During the incident, the girl slipped loose from the grasp of her brother or the rescuer, Sheridan said.
“She went under water, and they never seen her again,” Sheridan said.
About 15 family members monitored the search throughout the night Thursday and into Friday at the river. They were watching social media and saw several false alarms about a child’s body being found downriver, said Gail Billups, an aunt of the girl.
Tensions ran high at times Friday, as family members fought ragged emotion and police worked to calm those who'd held vigil Thursday and Friday. The family at times Thursday night formed its own search parties along the river's banks.
One woman cried out in frustration late Thursday afternoon as a sheriff’s official briefed the family on authorities' decision to suspend the search Friday evening because of threatening weather.
The family said the girl, who authorities had not named on Friday, was small in stature for her age but spirited.
One family member called the girl a "firecracker" and said she was "inseparable" from the brother she'd gone in the river with.
Andre Billups, who said he’s the girl’s great uncle, believes the city should put a fence up along the river south of the Monterey Bridge to keep people back from swift waters he said are dangerous and “can get you worse than fire can get you.”

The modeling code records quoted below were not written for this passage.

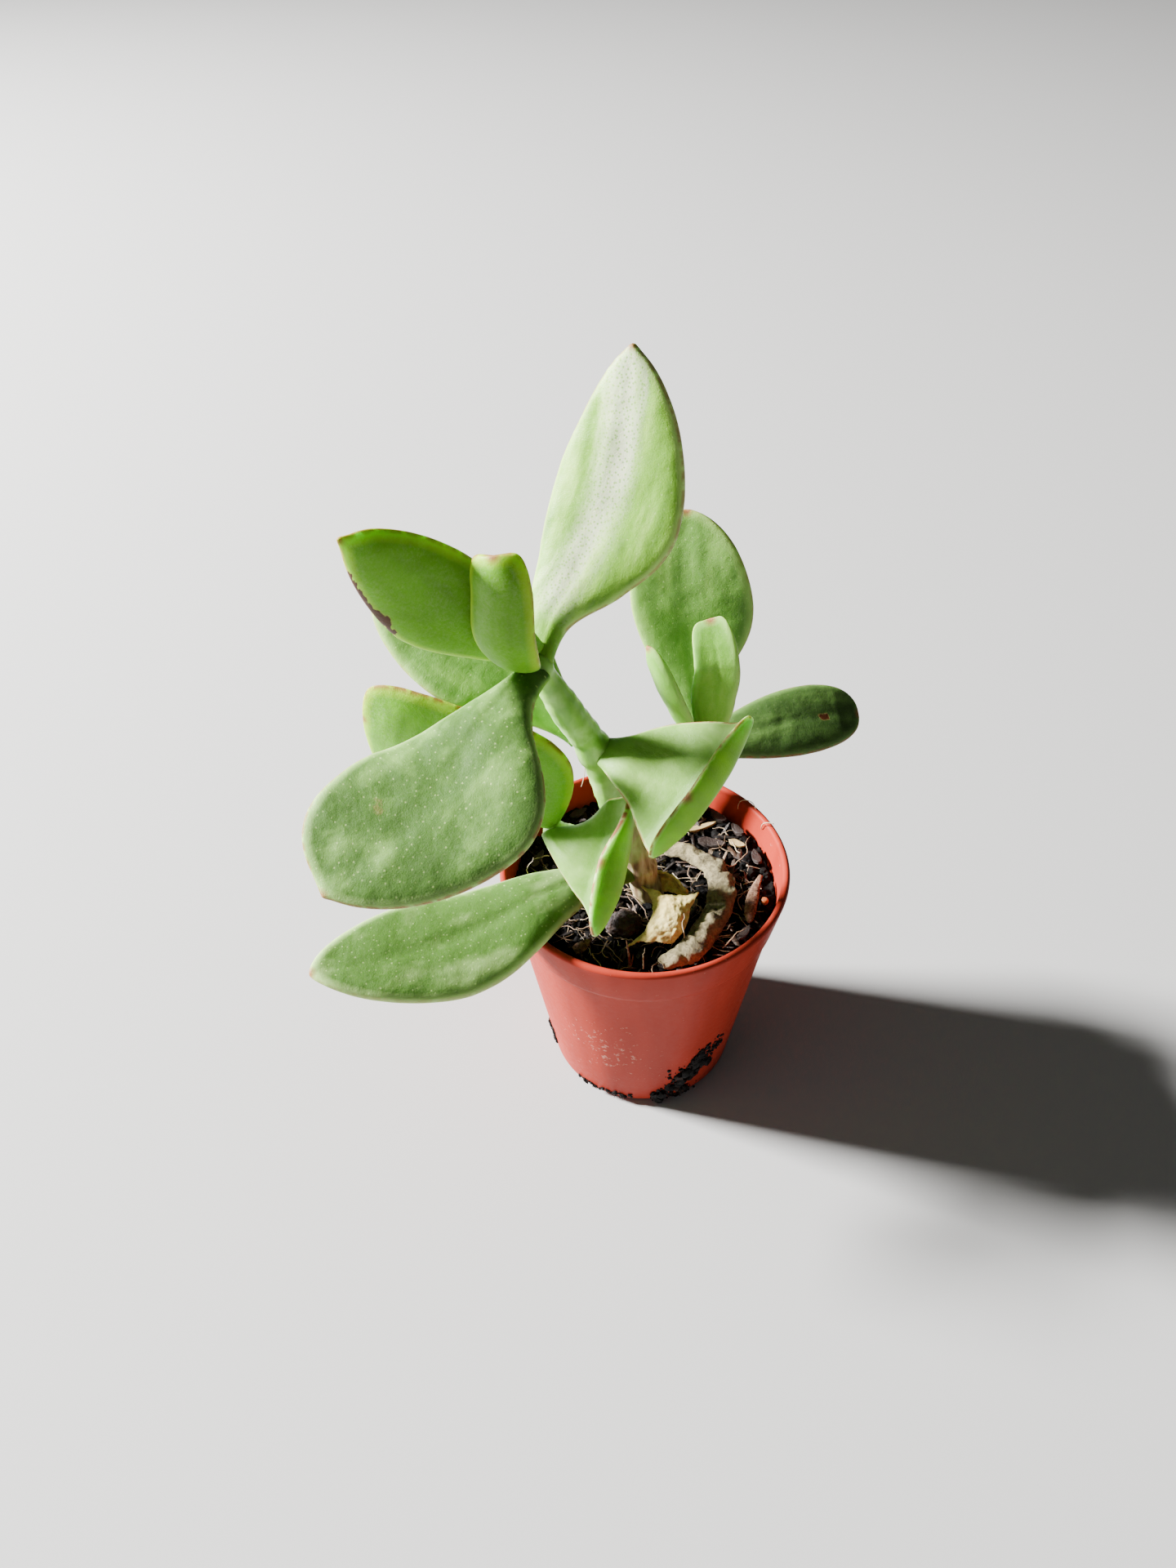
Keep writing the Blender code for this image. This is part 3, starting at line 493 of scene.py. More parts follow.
def new_material(name):
    """Empty material, the function that adds its nodes, and the one that feeds its shader."""
    material = bpy.data.materials.new(name)
    material.use_nodes = True
    tree = material.node_tree
    return material, partial(add_node, tree), partial(plug, tree, tree.nodes["Principled BSDF"])


def select_only(*pieces):
    """Selects just these pieces and makes the first of them active."""
    if bpy.context.mode != "OBJECT":
        bpy.ops.object.mode_set(mode="OBJECT")
    bpy.ops.object.select_all(action="DESELECT")
    for piece in pieces:
        piece.select_set(True)
        bpy.context.view_layer.objects.active = pieces[0]


def take(name):
    """The object that an operator has just added, named."""
    piece = bpy.context.object
    piece.name = name
    piece.data.name = name
    return piece


def start(primitive, name, **sizes):
    """Adds a primitive with nothing else selected, and names it."""
    select_only()
    primitive(**sizes)
    return take(name)


def read_points(piece):
    """Places of the mesh's points as they are stored, in metres."""
    points = np.zeros(len(piece.data.vertices) * 3)
    piece.data.vertices.foreach_get("co", points)
    return points.reshape(-1, 3)


def write_points(piece, points):
    """Moves the mesh's points to places in millimetres."""
    piece.data.vertices.foreach_set("co", (np.asarray(points) * MM).ravel())
    piece.data.update()


def store(piece, name, values):
    """Keeps a number or a vector on each point for the material to read."""
    values = np.asarray(values, float)
    kind = "FLOAT" if values.ndim == 1 else "FLOAT_VECTOR"
    attribute = piece.data.attributes.new(name, kind, "POINT")
    attribute.data.foreach_set("value" if values.ndim == 1 else "vector", values.ravel())


def apply_modifier(piece, kind, **settings):
    """Adds a modifier to the active piece and applies it."""
    modifier = piece.modifiers.new(kind.lower(), kind)
    for name, value in settings.items():
        setattr(modifier, name, value)
    bpy.ops.object.modifier_apply(modifier=modifier.name)


def outward(piece):
    """Turns every face of a closed mesh outwards."""
    select_only(piece)
    bpy.ops.object.mode_set(mode="EDIT")
    bpy.ops.mesh.select_all(action="SELECT")
    bpy.ops.mesh.normals_make_consistent(inside=False)
    bpy.ops.object.mode_set(mode="OBJECT")


def settle(piece, material, slot, *nodes, angle=None):
    """Gives the piece its material and shading, and ties it to the frame."""
    select_only(piece)
    if angle is None:
        bpy.ops.object.shade_smooth()
    else:
        bpy.ops.object.shade_smooth_by_angle(angle=math.radians(angle))
    piece.data.materials.clear()
    piece.data.materials.append(material)
    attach(piece, "root")
    if nodes:
        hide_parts(*nodes)
    piece.select_set(False)


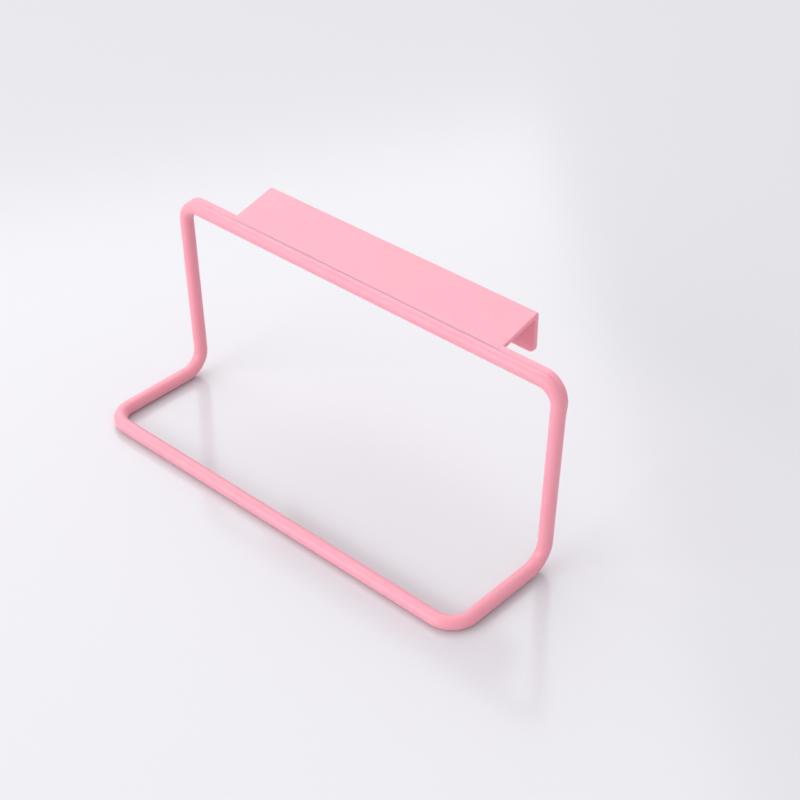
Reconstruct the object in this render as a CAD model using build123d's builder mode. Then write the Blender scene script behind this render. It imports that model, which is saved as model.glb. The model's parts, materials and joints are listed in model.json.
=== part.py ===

The city has earmarked the stretch west of the Monterey Bridge as a family recreational area geared toward fishing.
Billups said the river conditions in that stretch have changed after the city last year tore out the Monterey Dam, a spillway that had dammed up the river upstream for decades.
Friday morning, emergency crews used an excavator to drop a metal trench box near the two railroad bridges. Authorities hoped to use the box to divert water because the current in the stretch of river was too strong for divers, Sheridan said.
Meanwhile, Rock County Sheriff Troy Knudson said the dam at Indianford was shut and the Centerway dam slowed with extra slats, a move authorities said was to slow the water and draw it down so divers could safely search the stretch.
By 2 p.m. Friday, the river in the area had dropped 18 inches, a Gazette reporter at the scene estimated.
The search focused late Friday morning near the railroad trestles because searchers had radar and infrared “readings” from a boat and an aerial drone that made them believe it was an area they should check out, Knudson said.
After the area was checked, however, Knudson said searchers found nothing.
Searchers have since expanded the focus of their search to the railroad bridge area and portions of the river downstream. By midday, authorities declared the search a "recovery" rather than a rescue, police said.
A cadaver-sniffing dog was loaded onto a boat and taken to the search area Friday afternoon.
On Friday, authorities said they'd likely have to reopen the dams upstream to restore water near the search area. That would make it easier to continue using larger search boats that have radar.
Thompson said the sheriff's office planned Saturday to bring in another specialty dive team to join the search, which now has been broadened to include an area south near Afton.
Sheridan called the segment of river between the railroad bridges "very dangerous" with a strong undercurrent.
Knudson estimated the water between the trestles Thursday night was 3 to 5 feet deep.
Police and fire officials searched overnight Thursday until after 2 a.m. Friday, Janesville Fire Department Battalion Chief Ryan Murphy said. The search resumed Friday morning.
As many as six boats were searching in the water Thursday night as far downstream as the Highway 11 bridge, Murphy said.
Janesville police, the Rock County Sheriff’s Office, the Janesville Fire Department and the Wisconsin State Patrol responded. Authorities used lights to illuminate the area and deployed drones as part of the search Thursday night, Murphy said.
Andre Billups watched Friday afternoon as crews continued the search for his great-niece. He said he believes the city should look at river safety near a park so others don’t go in the water and get swept away.
Billups remained hopeful Friday that an ongoing search would eventually recover the missing girl.
“She gonna turn up,” he said. “She was crying out last night, crying. But she’s stopped crying. The sun’s trying to come out through this storm. I have faith in that. She gonna turn up.”